== STATED EXERCISE ==
Both the line containing "in imported if" and the line containing "REAR_WALL = 1.6" are to be reproduced exactly, along with every line between them, and nothing more.

— Start RECORDS FOR THE EXERCISE —

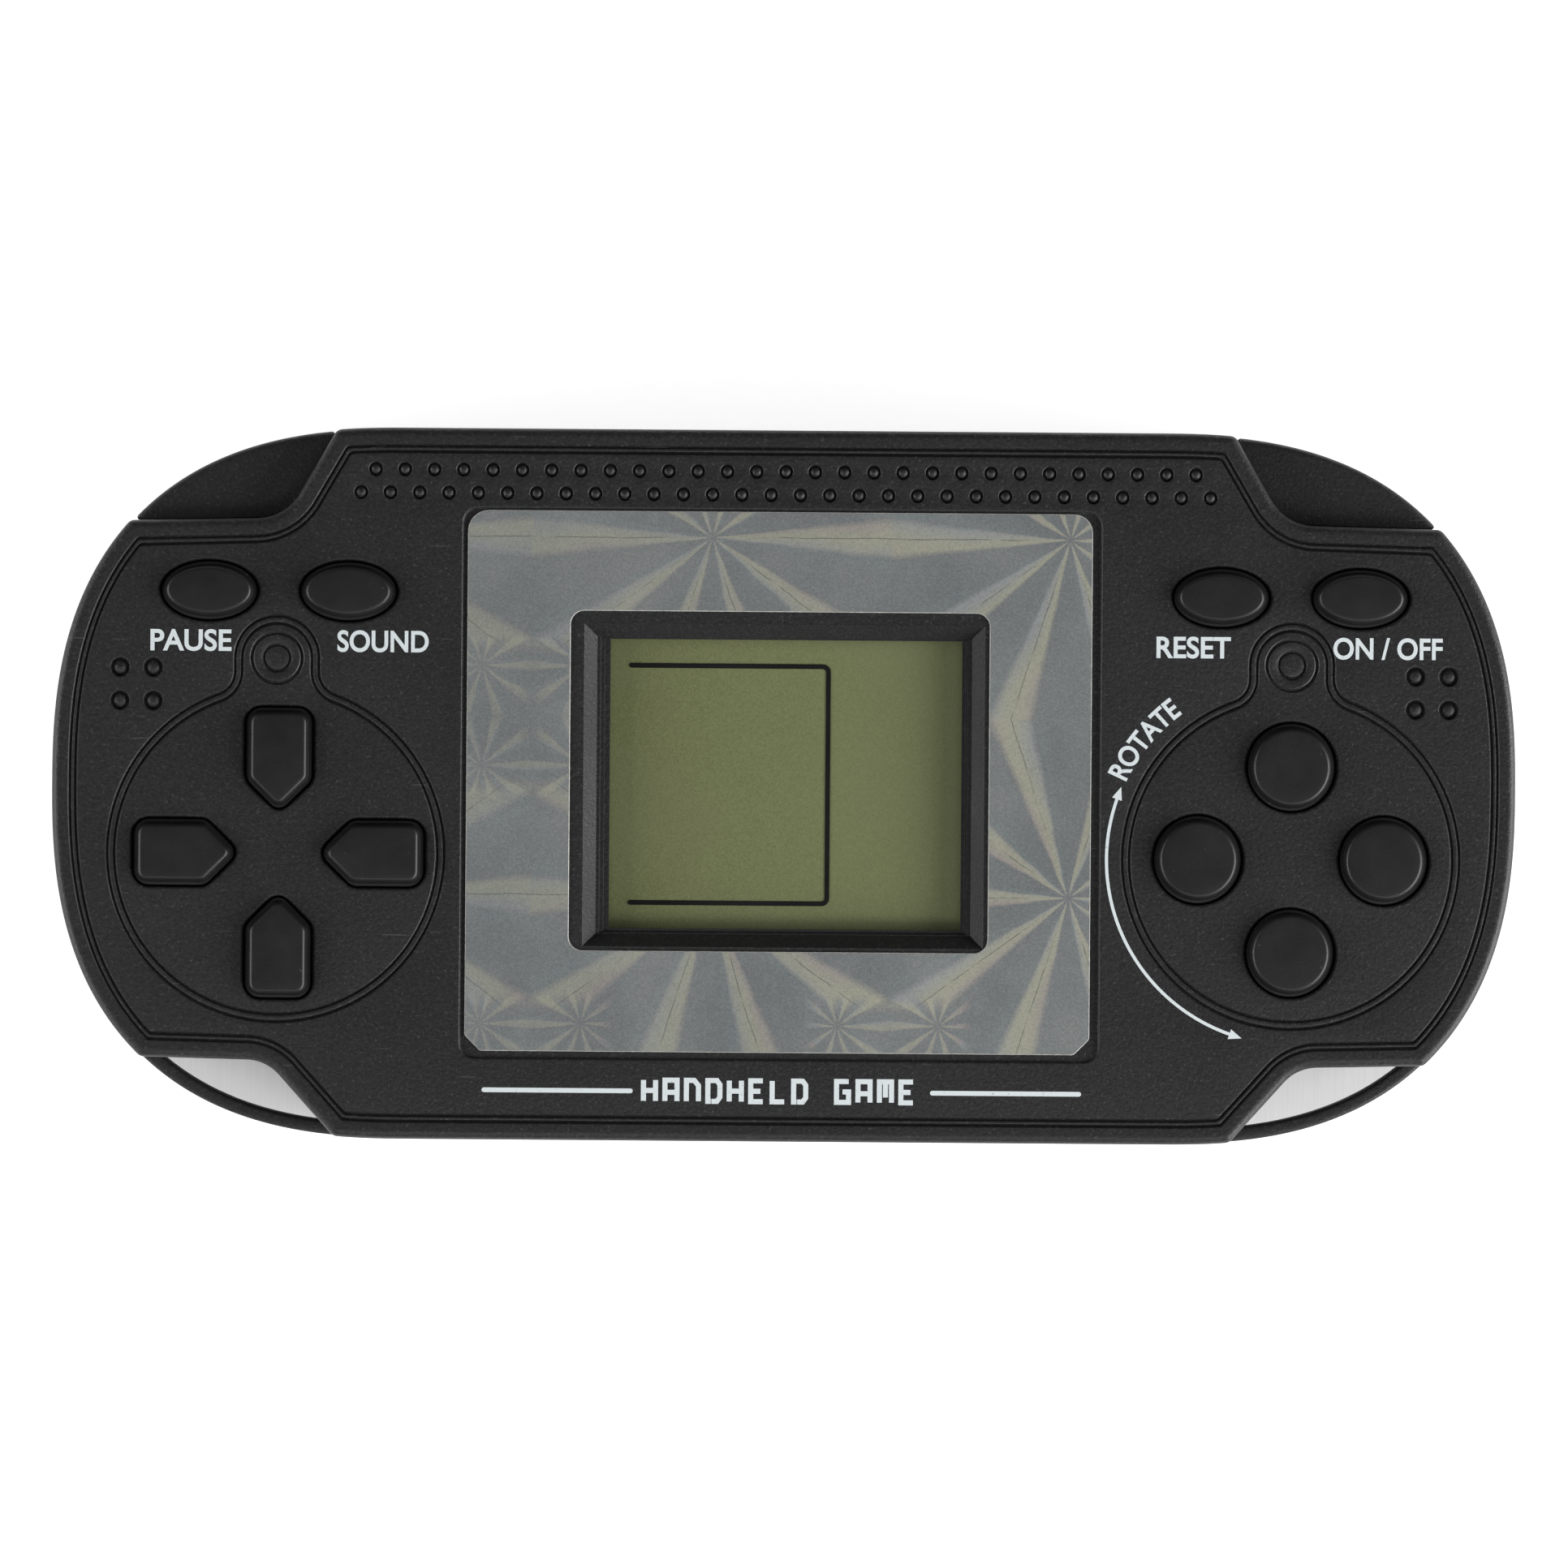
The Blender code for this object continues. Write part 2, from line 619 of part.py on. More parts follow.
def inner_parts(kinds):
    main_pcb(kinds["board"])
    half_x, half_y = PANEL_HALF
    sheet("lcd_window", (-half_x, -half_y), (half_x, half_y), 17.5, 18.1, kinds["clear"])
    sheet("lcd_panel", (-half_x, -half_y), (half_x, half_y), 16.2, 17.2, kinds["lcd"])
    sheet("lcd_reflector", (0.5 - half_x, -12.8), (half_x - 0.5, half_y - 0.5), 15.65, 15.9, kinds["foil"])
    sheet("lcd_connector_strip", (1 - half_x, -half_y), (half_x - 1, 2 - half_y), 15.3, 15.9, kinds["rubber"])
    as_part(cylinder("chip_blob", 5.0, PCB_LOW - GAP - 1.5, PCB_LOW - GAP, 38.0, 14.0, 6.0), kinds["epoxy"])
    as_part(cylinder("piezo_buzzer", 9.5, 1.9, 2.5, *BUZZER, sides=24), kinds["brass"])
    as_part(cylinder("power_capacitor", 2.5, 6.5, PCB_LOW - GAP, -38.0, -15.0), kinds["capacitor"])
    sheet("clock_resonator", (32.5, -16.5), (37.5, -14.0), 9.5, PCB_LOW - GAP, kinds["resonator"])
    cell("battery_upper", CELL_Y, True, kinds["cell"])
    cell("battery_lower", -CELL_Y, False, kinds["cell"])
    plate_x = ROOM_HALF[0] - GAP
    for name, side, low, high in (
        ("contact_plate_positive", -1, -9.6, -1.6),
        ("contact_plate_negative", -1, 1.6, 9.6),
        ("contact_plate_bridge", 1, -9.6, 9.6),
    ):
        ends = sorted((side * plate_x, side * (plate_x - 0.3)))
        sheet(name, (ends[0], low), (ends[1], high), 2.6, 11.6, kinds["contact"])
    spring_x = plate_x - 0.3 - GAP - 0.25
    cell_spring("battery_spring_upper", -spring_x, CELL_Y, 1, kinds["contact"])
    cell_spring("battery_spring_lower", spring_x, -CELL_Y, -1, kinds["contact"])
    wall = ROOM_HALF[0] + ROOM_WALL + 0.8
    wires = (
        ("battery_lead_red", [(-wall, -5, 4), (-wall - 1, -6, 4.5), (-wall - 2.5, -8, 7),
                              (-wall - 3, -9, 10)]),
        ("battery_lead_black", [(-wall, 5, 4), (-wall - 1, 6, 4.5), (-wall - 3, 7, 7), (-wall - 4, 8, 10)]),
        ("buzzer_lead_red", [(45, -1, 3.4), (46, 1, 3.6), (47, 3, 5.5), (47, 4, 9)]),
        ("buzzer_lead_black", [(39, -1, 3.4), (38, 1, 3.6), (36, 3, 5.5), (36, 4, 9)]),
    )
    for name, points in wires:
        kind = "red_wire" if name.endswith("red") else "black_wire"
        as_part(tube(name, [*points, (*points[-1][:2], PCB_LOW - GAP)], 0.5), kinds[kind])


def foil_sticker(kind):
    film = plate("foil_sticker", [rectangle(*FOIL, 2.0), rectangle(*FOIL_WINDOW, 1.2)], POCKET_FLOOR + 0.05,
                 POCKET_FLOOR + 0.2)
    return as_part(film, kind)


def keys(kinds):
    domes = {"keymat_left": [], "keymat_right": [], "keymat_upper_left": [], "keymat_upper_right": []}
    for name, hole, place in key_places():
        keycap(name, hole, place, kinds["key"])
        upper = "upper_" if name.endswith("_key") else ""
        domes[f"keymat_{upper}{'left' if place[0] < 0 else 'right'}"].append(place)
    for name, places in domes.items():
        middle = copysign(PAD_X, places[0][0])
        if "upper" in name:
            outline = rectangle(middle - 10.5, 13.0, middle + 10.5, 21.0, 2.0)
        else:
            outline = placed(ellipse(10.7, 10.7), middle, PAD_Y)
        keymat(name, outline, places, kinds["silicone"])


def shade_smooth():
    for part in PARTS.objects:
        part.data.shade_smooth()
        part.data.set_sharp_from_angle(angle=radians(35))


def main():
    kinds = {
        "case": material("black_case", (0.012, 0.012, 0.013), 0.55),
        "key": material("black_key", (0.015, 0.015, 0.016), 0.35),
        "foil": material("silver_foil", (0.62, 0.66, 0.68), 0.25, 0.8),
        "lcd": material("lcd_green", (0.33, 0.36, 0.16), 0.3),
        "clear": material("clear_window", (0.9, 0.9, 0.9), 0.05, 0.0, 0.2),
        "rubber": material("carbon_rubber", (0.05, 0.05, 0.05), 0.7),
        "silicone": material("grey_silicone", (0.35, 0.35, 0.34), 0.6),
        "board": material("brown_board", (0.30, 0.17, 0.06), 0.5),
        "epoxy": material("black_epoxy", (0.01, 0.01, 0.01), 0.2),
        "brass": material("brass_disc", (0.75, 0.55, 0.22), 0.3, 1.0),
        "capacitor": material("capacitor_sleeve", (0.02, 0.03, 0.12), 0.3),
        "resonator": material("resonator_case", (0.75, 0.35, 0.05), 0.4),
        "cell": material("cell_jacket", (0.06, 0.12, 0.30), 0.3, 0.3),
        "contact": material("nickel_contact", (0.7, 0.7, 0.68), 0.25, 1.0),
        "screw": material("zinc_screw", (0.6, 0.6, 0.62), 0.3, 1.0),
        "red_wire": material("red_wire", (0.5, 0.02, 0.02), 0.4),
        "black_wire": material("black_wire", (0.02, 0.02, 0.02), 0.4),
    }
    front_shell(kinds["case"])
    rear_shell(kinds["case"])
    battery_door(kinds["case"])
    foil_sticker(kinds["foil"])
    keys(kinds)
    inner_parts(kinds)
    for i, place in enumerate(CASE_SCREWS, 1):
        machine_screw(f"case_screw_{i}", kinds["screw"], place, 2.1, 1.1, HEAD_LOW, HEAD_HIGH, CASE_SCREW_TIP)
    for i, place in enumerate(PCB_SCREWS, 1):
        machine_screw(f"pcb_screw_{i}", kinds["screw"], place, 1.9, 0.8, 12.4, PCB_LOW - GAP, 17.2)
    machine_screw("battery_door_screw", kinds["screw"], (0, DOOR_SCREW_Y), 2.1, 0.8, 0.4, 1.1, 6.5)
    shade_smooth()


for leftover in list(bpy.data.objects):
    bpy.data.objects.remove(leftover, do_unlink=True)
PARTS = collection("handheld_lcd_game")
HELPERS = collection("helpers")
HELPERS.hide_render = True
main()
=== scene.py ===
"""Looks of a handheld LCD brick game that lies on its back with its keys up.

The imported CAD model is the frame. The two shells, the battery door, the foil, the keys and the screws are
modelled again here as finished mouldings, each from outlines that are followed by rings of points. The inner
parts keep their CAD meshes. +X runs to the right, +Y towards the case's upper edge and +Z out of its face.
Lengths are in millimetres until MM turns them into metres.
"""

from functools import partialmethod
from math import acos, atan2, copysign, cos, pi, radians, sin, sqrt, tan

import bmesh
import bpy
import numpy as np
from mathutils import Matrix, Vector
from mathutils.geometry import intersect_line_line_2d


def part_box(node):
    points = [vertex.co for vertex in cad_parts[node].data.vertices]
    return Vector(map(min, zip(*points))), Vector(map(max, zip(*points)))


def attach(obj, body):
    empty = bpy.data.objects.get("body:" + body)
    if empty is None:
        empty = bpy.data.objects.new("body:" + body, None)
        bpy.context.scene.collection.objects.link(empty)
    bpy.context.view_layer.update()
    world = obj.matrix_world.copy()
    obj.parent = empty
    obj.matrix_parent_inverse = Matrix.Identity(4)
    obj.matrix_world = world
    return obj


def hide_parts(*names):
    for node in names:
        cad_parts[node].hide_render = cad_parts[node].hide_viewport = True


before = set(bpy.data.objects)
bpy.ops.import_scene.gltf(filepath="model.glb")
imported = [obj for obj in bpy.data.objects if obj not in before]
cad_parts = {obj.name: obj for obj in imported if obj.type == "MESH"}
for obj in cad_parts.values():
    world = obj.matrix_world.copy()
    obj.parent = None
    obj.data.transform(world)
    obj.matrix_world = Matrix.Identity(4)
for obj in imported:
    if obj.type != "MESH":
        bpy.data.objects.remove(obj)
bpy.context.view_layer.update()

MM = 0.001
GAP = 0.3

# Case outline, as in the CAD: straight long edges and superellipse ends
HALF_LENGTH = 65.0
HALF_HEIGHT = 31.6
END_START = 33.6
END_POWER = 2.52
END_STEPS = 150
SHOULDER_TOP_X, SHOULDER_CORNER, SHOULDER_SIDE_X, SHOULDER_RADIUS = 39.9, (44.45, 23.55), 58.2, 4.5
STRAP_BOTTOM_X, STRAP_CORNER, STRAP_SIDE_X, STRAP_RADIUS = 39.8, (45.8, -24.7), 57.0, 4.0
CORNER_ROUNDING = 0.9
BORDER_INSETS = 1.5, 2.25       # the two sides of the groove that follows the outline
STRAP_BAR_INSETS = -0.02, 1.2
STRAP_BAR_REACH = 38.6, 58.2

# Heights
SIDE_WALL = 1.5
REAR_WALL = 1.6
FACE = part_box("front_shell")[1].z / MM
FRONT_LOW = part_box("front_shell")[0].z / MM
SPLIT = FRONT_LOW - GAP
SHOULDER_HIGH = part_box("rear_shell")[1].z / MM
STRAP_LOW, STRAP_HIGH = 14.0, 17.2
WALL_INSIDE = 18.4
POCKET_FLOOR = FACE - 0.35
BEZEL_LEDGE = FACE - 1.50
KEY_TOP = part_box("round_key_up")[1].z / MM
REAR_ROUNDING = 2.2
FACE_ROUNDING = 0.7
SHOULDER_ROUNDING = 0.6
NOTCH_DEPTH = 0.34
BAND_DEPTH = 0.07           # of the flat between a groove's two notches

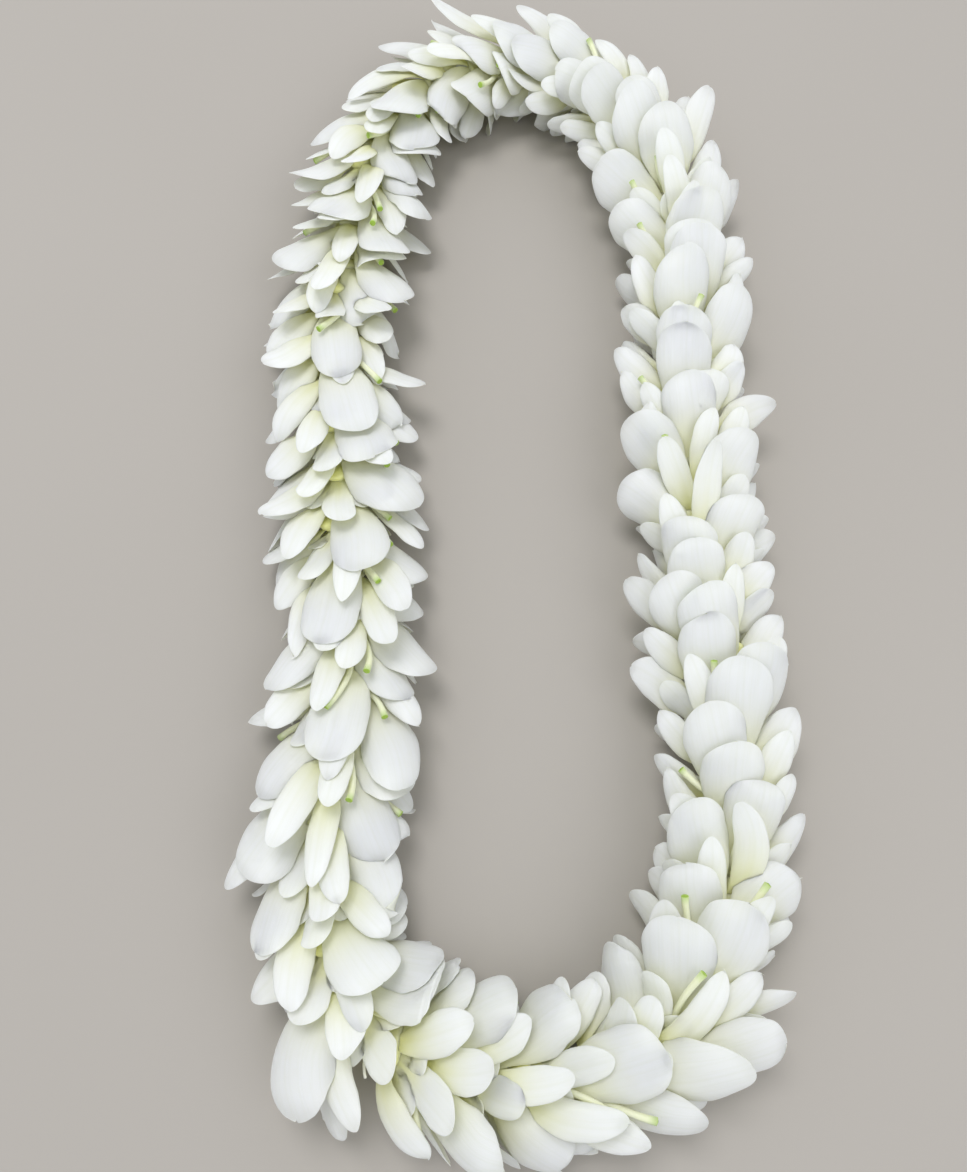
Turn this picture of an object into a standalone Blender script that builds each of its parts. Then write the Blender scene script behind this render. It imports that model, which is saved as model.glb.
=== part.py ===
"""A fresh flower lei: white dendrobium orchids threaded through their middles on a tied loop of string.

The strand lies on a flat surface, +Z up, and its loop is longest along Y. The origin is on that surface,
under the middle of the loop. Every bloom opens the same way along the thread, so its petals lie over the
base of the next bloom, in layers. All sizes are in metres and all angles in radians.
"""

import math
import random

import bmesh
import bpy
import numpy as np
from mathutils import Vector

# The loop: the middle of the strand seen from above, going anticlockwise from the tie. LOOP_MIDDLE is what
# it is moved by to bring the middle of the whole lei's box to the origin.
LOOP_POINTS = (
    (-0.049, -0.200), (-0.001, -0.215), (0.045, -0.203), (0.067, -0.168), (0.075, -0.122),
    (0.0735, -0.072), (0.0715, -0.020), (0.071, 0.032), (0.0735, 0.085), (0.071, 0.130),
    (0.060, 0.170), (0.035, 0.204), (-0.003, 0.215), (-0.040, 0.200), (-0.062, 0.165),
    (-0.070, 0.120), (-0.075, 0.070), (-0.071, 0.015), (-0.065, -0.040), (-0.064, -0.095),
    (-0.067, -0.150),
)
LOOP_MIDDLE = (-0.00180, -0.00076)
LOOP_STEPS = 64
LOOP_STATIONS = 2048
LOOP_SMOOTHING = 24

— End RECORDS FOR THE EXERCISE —

== TASK SOLUTION ==
cad_parts = {obj.name: obj for obj in imported if obj.type == "MESH"}
for obj in cad_parts.values():
    world = obj.matrix_world.copy()
    obj.parent = None
    obj.data.transform(world)
    obj.matrix_world = Matrix.Identity(4)
for obj in imported:
    if obj.type != "MESH":
        bpy.data.objects.remove(obj)
bpy.context.view_layer.update()

MM = 0.001
GAP = 0.3

# Case outline, as in the CAD: straight long edges and superellipse ends
HALF_LENGTH = 65.0
HALF_HEIGHT = 31.6
END_START = 33.6
END_POWER = 2.52
END_STEPS = 150
SHOULDER_TOP_X, SHOULDER_CORNER, SHOULDER_SIDE_X, SHOULDER_RADIUS = 39.9, (44.45, 23.55), 58.2, 4.5
STRAP_BOTTOM_X, STRAP_CORNER, STRAP_SIDE_X, STRAP_RADIUS = 39.8, (45.8, -24.7), 57.0, 4.0
CORNER_ROUNDING = 0.9
BORDER_INSETS = 1.5, 2.25       # the two sides of the groove that follows the outline
STRAP_BAR_INSETS = -0.02, 1.2
STRAP_BAR_REACH = 38.6, 58.2

# Heights
SIDE_WALL = 1.5
REAR_WALL = 1.6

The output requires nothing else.